街角に「ぜいたくは敵だ!」とあった看板に当時いたずら書きした人がいて、敵の上に「素」って入れた。すると「これをいたずら書きしたのは誰だ!そんな非国民を捕まえろ!」と警察が躍起になったと言われてる。もちろん戦争が始まってすぐに化粧ができないという状況だったかというと実はそうではないという話もある。例えば戦地に赴く男性の後を女性たちが守らなければいけないって形で女性たちが外で働くようになる。これを「銃後の守り」って言い方をした。そういう人たちが短時間でメークができるようなものというのが流行ったり、持ち運びしやすいものという形で化粧は需要があったが、それが戦況が悪化してくると、そんなことやってる場合なのかと男どもが厳しい目で見始める。当時の広告には「大空を護れ。ケバケバしい化粧は一切排撃!素肌の健康一点張りで行きましょう!」というものがあった。排撃とは相手を退けようと攻撃非難すること。
「サザエさん」は、昭和21年4月に、福岡の地元紙フクニチ新聞で連載がスタート。昭和49年まで連載され、作品は6500以上にのぼる。連載初期、サザエさんの服は4年以上、白と黒のスタイルだった。作者の長谷川町子の狙いで、読者に馴染み深いマンガになるまでは、主人公は一定のユニフォームがいいと考えたことと、終戦翌年の昭和21年に連載がスタートしたことから、地味な服装にしたという。読者から、サザエさんが可哀想すぎるなどと苦情が入り、サザエさんは毎回違う服装になり、華やかなスタイルになっていった。昭和41年には、父親の波平と別れた後、いつものスタイルからミニスカートに変身するという話もあった。昭和42年、ミニスカートの女王と呼ばれたイギリスのモデル・歌手のツイッギーが来日し、日本で一大センセーションを起こした。戦時中の抑圧された生活から解放された女性の象徴とも言うべき存在がサザエさん。
ツイッギー来日を振り返り、名取は、当時は小学生で、膝上30センチのミニスカートを履きたくても履けず、憧れていたなどと話した。ツイッギーは、小枝ちゃんという意味の愛称だという。池上は、サザエさんの作者の長谷川町子もファッションに興味があり、パリのファッションショーを観に行くほどだったなどと話した。当時、佐藤栄作総理の寛子夫人がミニスカートを履いていて話題になったという。
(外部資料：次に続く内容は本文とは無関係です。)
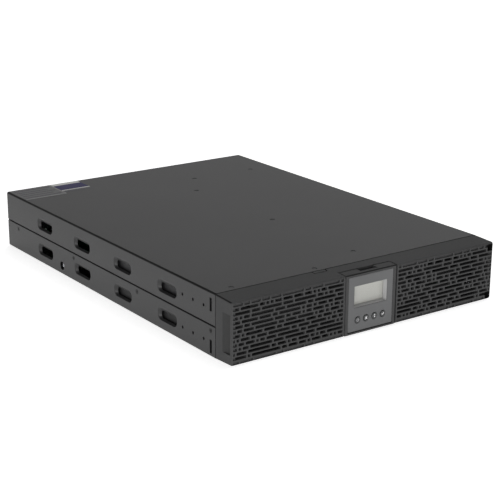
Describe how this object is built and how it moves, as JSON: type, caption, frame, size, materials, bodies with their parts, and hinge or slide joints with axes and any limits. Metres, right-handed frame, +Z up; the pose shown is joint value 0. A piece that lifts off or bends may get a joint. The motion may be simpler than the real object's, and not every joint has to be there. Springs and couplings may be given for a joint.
{
  "type": "uninterruptible power supply",
  "caption": "Low two-unit uninterruptible power supply for rack or tower use: steel case, slotted bezel with pull-out display module, battery pack, fans and rear sockets.",
  "frame": {"origin": "middle of the footprint, on the surface the unit lies on", "axes": "+X to the right seen from the front, +Y from the front bezel to the rear panel, +Z up"},
  "size_m": [0.438, 0.613, 0.0855],
  "materials": {
    "chassis_paint": "satin black textured powder coat",
    "bezel_plastic": "fine-textured black moulding",
    "faceplate_plastic": "satin dark grey moulding",
    "display_glass": "unlit reflective display, grey green",
    "button_plastic": "satin black cap",
    "black_steel": "black oxide screw",
    "zinc_steel": "bright zinc plate",
    "battery_case": "grey-black ABS case",
    "battery_connector_plastic": "red two-pole housing",
    "circuit_board": "green solder mask",
    "heatsink_aluminium": "mill-finish extrusion",
    "copper_winding": "enamelled copper wire",
    "capacitor_sleeve": "dark blue shrink sleeve",
    "transformer_core": "ferrite and taped winding",
    "fan_plastic": "black glass-filled plastic",
    "guard_wire": "bright plated wire",
    "socket_plastic": "black thermoset",
    "breaker_red": "red reset button",
    "terminal_green": "green terminal block"
  },
  "bodies": {
    "chassis": {"base_tray": "chassis_paint", "top_cover": "chassis_paint", "front_frame": "chassis_paint", "battery_door": "chassis_paint", "rear_panel": "chassis_paint", "slot_cover": "chassis_paint", "cover_screw_left_1": "black_steel", "cover_screw_left_2": "black_steel", "cover_screw_left_3": "black_steel", "cover_screw_left_4": "black_steel", "cover_screw_right_1": "black_steel", "cover_screw_right_2": "black_steel", "cover_screw_right_3": "black_steel", "cover_screw_right_4": "black_steel", "battery_tray": "zinc_steel", "service_screw": "zinc_steel", "frame_screw": "zinc_steel", "ground_screw": "zinc_steel", "usb_port": "zinc_steel", "serial_port": "zinc_steel", "battery_1": "battery_case", "battery_2": "battery_case", "battery_3": "battery_case", "battery_4": "battery_case", "battery_5": "battery_case", "battery_6": "battery_case", "battery_connector": "battery_connector_plastic", "main_board": "circuit_board", "charger_board": "circuit_board", "heatsink_1": "heatsink_aluminium", "heatsink_2": "heatsink_aluminium", "inductor_1": "copper_winding", "inductor_2": "copper_winding", "dc_capacitor_1": "capacitor_sleeve", "dc_capacitor_2": "capacitor_sleeve", "transformer": "transformer_core", "fan_frame_1": "fan_plastic", "fan_frame_2": "fan_plastic", "fan_guard_1": "guard_wire", "fan_guard_2": "guard_wire", "outlet_bank_1": "socket_plastic", "outlet_bank_2": "socket_plastic", "outlet_c19": "socket_plastic", "ac_inlet": "socket_plastic", "input_breaker": "socket_plastic", "battery_socket": "socket_plastic", "surge_ports": "socket_plastic", "epo_terminal": "terminal_green"},
    "bezel": {"front_bezel": "bezel_plastic"},
    "lcd_module": {"lcd_housing": "bezel_plastic", "lcd_faceplate": "faceplate_plastic", "lcd_panel": "display_glass", "lcd_board": "circuit_board"},
    "power_button": {"power_button": "button_plastic"},
    "escape_button": {"escape_button": "button_plastic"},
    "scroll_button": {"scroll_button": "button_plastic"},
    "enter_button": {"enter_button": "button_plastic"},
    "fan_rotor_1": {"fan_rotor_1": "fan_plastic"},
    "fan_rotor_2": {"fan_rotor_2": "fan_plastic"},
    "breaker_button": {"input_breaker_button": "breaker_red"}
  },
  "joints": [
    {"name": "bezel_pull", "type": "slide", "parent": "chassis", "child": "bezel", "axis": [0, -1, 0], "range_m": [0, 0.06]},
    {"name": "lcd_pull", "type": "slide", "parent": "bezel", "child": "lcd_module", "axis": [0, -1, 0], "range_m": [0, 0.03]},
    {"name": "power_press", "type": "slide", "parent": "lcd_module", "child": "power_button", "axis": [0, 1, 0], "range_m": [0, 0.0008], "stiffness_N_per_m": 800, "springref_m": -0.0008},
    {"name": "escape_press", "type": "slide", "parent": "lcd_module", "child": "escape_button", "axis": [0, 1, 0], "range_m": [0, 0.0008], "stiffness_N_per_m": 800, "springref_m": -0.0008},
    {"name": "scroll_press", "type": "slide", "parent": "lcd_module", "child": "scroll_button", "axis": [0, 1, 0], "range_m": [0, 0.0008], "stiffness_N_per_m": 800, "springref_m": -0.0008},
    {"name": "enter_press", "type": "slide", "parent": "lcd_module", "child": "enter_button", "axis": [0, 1, 0], "range_m": [0, 0.0008], "stiffness_N_per_m": 800, "springref_m": -0.0008},
    {"name": "fan_spin_1", "type": "hinge", "parent": "chassis", "child": "fan_rotor_1", "pos_m": [0.171, 0.286, 0.0432], "axis": [0, 1, 0], "continuous": true},
    {"name": "fan_spin_2", "type": "hinge", "parent": "chassis", "child": "fan_rotor_2", "pos_m": [0.088, 0.286, 0.0432], "axis": [0, 1, 0], "continuous": true},
    {"name": "breaker_pop", "type": "slide", "parent": "chassis", "child": "breaker_button", "axis": [0, 1, 0], "range_m": [0, 0.004]}
  ]
}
昭和のセットがスタジオに登場。自動マッサージ機について、池上は、銭湯などに置かれていた、背中をごりごりやってくれるなどと話した。
日本女性の化粧の変遷を紹介。メイ牛山最後の愛弟子でもある柳さんがメイクを担当。昭和10年代は、か弱く、少しセクシーなハリウッド女優たちを手本にしたメイク。アーチ形に下がった眉に、細いペンシルライナーで目を切れ長に。黒みがかった口紅を合わせる。ヘアスタイルは、横髪で巻き髪が流行したという。昭和30年代は、ハリウッド映画の黄金期で、マリリン・モンローなどの意思の強い女性が人気を博した。眉は太く、目尻を跳ね上げるキャットラインも定番だった。口紅は、終戦を機に解放された真紅。昭和40年代は、ミニスカートブームを起こしたツイッギーが初来日。人形のような目元メイクが特徴。ダブルラインという手法で、目元に影を作り、西洋顔に変身。ポイントは、大きなつけまつげ。下まつ毛を描けば、キュートな女性が完成。
池上は、「おしゃれ」ができるのは自由のおかげだとし、今でも、中東地域などでは女性の実権が抑圧され、自由にメイクできないこともある、自分らしさを発揮できる、それが許容される社会がいい社会だなどと話した。
昭和8年の希望の職業調査を紹介。現在の高校にあたる中学校男子の1位は、軍人。2位は医師、3位は商業者だった。女子の1位は、教育家。2位は商業者、3位は職業婦人だった。池上は、職業婦人について、職業を持っている婦人のことで、昭和に入り商業化が進むと、女性の働く機会が増え、タイピストやデパートの店員になる女性がいたなどと話した。去年の文系の職業ランキングでは、2位がみずほフィナンシャルグループ、3位が伊藤忠商事などとなっている。